Last Daughter of Deposed Tunisian Bey Dies at 92 in Morocco

Taj El Molk Lilia Housseini, the last daughter of Lamine Bey, the Bey of Tunis, who was deposed in 1957, died on Friday, February 19 in Casablanca. She was 92 years old.
The family’s life took a turn in 1957, the year in which the Bey of Tunis had been deposed and placed under house arrest in an abandoned old house without water or electricity. In 1962, Princess Lilia Bey and her husband, Dr. Mohamed Chelly, left Tunisia for Morocco. Shortly after, their six children had joined them. Later, the couple had three more children in Casablanca.

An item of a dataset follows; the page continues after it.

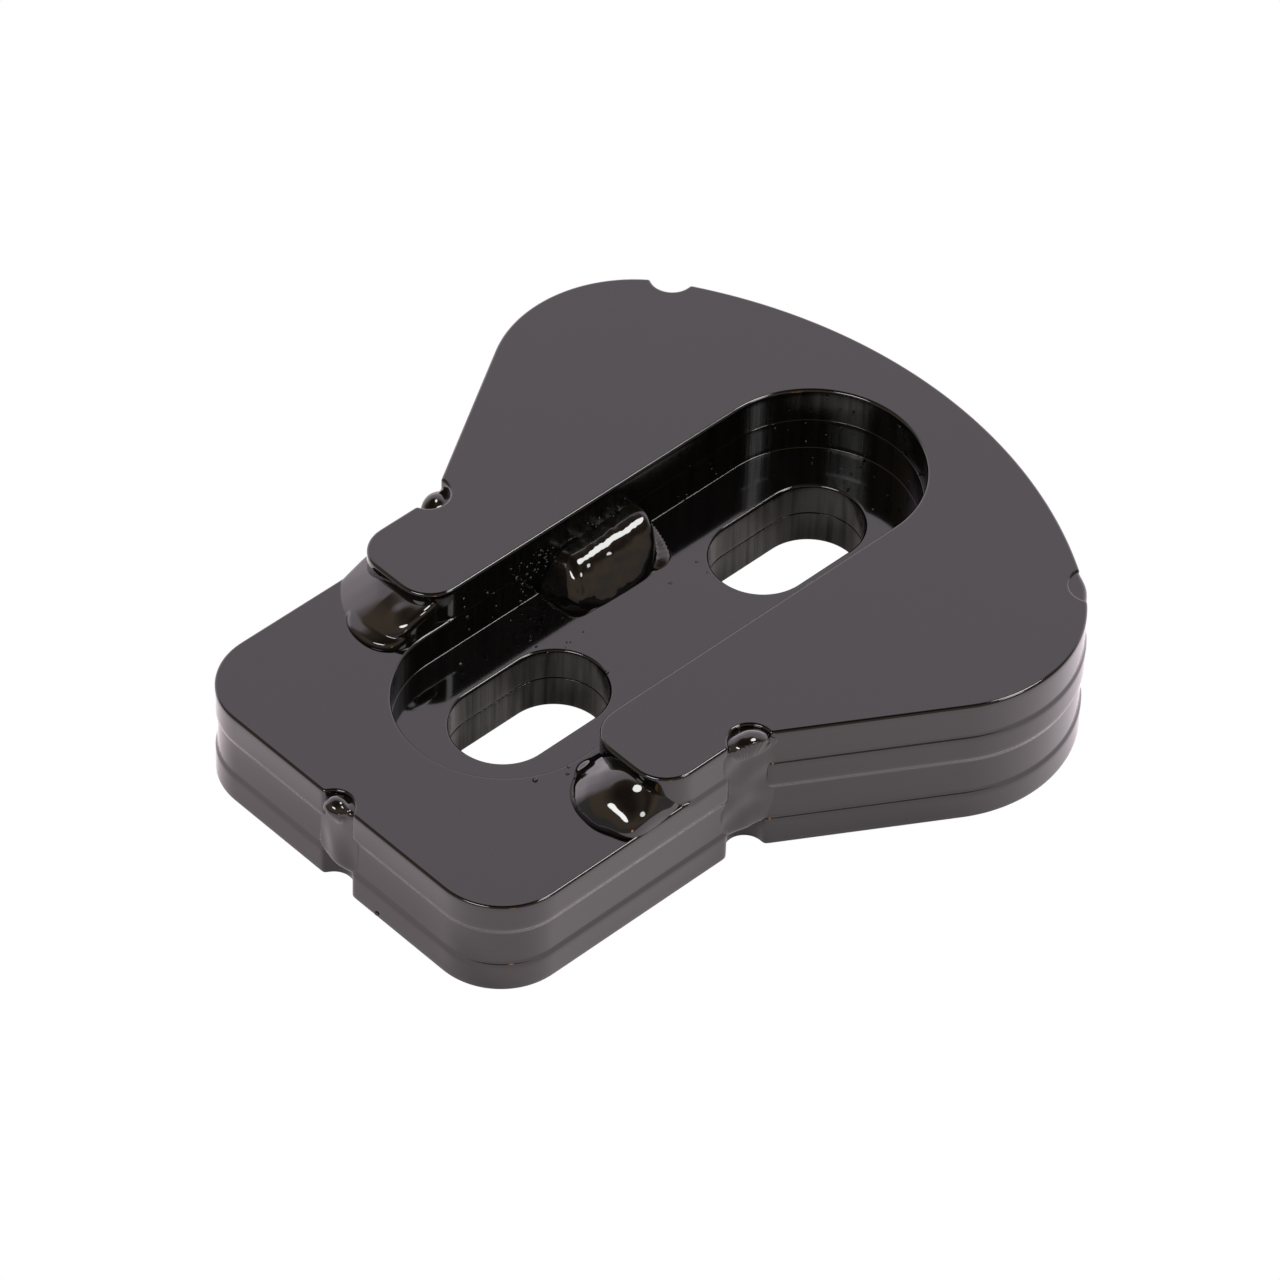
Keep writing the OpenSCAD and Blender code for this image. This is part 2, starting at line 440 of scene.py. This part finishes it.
def cut_edge(name, base):
    """The same enamel over laser-cut edges: fine upright streaks, and less gloss."""
    mat, tree, shader, place = new_material(name)
    shader.inputs["IOR"].default_value = ENAMEL_IOR
    normal = None
    for scale, stretch, depth in CUT_STREAKS:
        grain = noise(tree, stretched(tree, place, stretch), scale, 3)
        normal = bumped(tree, grain, depth, normal)
    feed(tree, normal, shader.inputs["Normal"])
    feed(tree, ranged(tree, grain, 0, 1, *CUT_ROUGH), shader.inputs["Roughness"])
    marks = noise(tree, stretched(tree, place, SCALE_STRETCH), SCALE_MARKS, 4)
    level = ranged(tree, marks, *SCALE_EDGE, GLOSSY, DULL)
    feed(tree, level, shader.inputs["Specular IOR Level"])
    feed(tree, tinted(tree, grain, base, (0.7, 1.3)), shader.inputs["Base Color"])
    return mat


PLATE_COAT = enamel("coated_plate", PLATE_BLACK, PLATE_ROUGH, PLATE_RIPPLE, PLATE_RIPPLE_SCALE)
WELD_COAT = enamel("coated_weld", WELD_BLACK, WELD_ROUGH, WELD_RIPPLE, WELD_RIPPLE_SCALE)
CUT_COAT = cut_edge("coated_cut_edge", CUT_BLACK)
WALL_MARGIN = 0.3      # how far past the channel a wall face may lie
UPRIGHT = 0.6          # faces whose normal leans less than this to Z count as walls


def coat_inner_walls(obj):
    """Gives the walls of the slots and the channel the cut-edge coat."""
    obj.data.materials.append(CUT_COAT)
    for face in obj.data.polygons:
        x, y = face.center.x / MM, face.center.y / MM - TAIL_END
        beside = abs(x) < CHANNEL_W / 2 + WALL_MARGIN
        along = CHANNEL_START - WALL_MARGIN < y < CHANNEL_END + WALL_MARGIN
        if beside and along and abs(face.normal.z) < UPRIGHT:
            face.material_index = 1


def coat(obj, mat):
    obj.data.materials.clear()
    obj.data.materials.append(mat)
    return obj


# ---------------------------------------------------------------- plates
SET_BACK = 0.26        # how far the upper slot plate and the cap sit behind the others
RIM_LOW = ("round", 0.35)
RIM_HIGH = ("round", 0.35)
CAP_RIM = ("round", 0.40)
SLOT_SEAM_OVER = ("round", 0.28)
SLOT_SEAM_UNDER = ("round", 0.05)
HAIR_SEAM = ("round", 0.08)
DARK_SEAM = ("step", SET_BACK, 0.80)
LIGHT_SEAM = ("step", SET_BACK, 0.95)
FLAT = ("step", 0.0, 0.30)
POOL = ("pool", 0.22)
THIN_POOL = ("pool", 0.12)
COVERED_Y = FINGER_Y + FINGER_CORNER_R
# lengths over which one edge shape turns into another
COVER_FADE, FAR_FADE, NOSE_FADE = 1.5, 3.0, 0.5


def covered(loop):
    """1 where the cap lies over a plate edge, 0 where that edge is open."""
    return np.clip((loop[:, 1] - COVERED_Y) / COVER_FADE + 1, 0, 1)


def far_end(loop):
    """1 round the far end of the channel, 0 along its straight walls."""
    return np.clip((loop[:, 1] - (CHANNEL_END - CHANNEL_W / 2)) / FAR_FADE, 0, 1)


def off_the_nose(loop):
    """0 on the finger noses, which stand on the tail's top, and 1 on other cap edges."""
    return np.clip((loop[:, 1] - COVERED_Y) / NOSE_FADE + 1, 0, 1)


def build_plates():
    outline = even_loop(notched(plate_loop(), NOTCHES))
    cap = even_loop(notched(cap_loop(), ["neck_right", "neck_left", "fan_right", "fan_left"]))
    slots = [even_loop(obround_loop(SLOT_W, c - SLOT_LEN / 2, c + SLOT_LEN / 2), 1)
             for c in (TAIL_SLOT_Y, FAN_SLOT_Y)]
    channel = even_loop(obround_loop(CHANNEL_W, CHANNEL_START, CHANNEL_END), 1)
    slot_low, slot_high = (0, RIM_LOW, SLOT_SEAM_UNDER), (0, SLOT_SEAM_OVER, RIM_HIGH)
    made = [
        plate("lower_slot_plate", 0, [outline] + slots,
              [(0, RIM_LOW, DARK_SEAM), slot_low, slot_low]),
        plate("upper_slot_plate", 1, [outline] + slots,
              [(SET_BACK, FLAT, FLAT), slot_high, slot_high]),
        plate("channel_frame_plate", 2, [outline, channel],
              [(0, LIGHT_SEAM, ("mix", RIM_HIGH, DARK_SEAM, covered)),
               (0, THIN_POOL, ("mix", RIM_HIGH, ("mix", FLAT, HAIR_SEAM, far_end), covered))]),
        plate("cap_top_plate", 3, [cap],
              [(SET_BACK, ("mix", POOL, FLAT, off_the_nose), CAP_RIM)]),
    ]
    cad_nodes = ("slot_plate_lower", "slot_plate_upper", "channel_plate", "cap_plate")
    for obj, cad_node in zip(made, cad_nodes):
        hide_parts(cad_node)
        coat(obj, PLATE_COAT)
        coat_inner_walls(obj)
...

Taj El Molk Lilia Housseini is described as "a lady known and respected by all who knew her". According to the testimony of her offspring cited by Médias24, she raised her children with love for others, affection, simplicity, humility, never complaining, despite exile and financial problems. Four of them became doctors practicing in Morocco, just like their father.
Graduated from the Faculty of Medicine in Paris, Dr. Mohamed Chelly worked as a surgeon and chief medical officer of the civil hospital in Tetouan, from 1962 to 1966. In 1966, he worked as a surgeon at the OCP hospital in Khouribga. In Casablanca, he practiced until his death in 1987.
The grandchildren of the deposed monarch are fighting to rectify the history of their grandfather. They have done memory work and denounced the injustice, contempt and mistreatment of which the last Bey of the Husseini dynasty was a victim.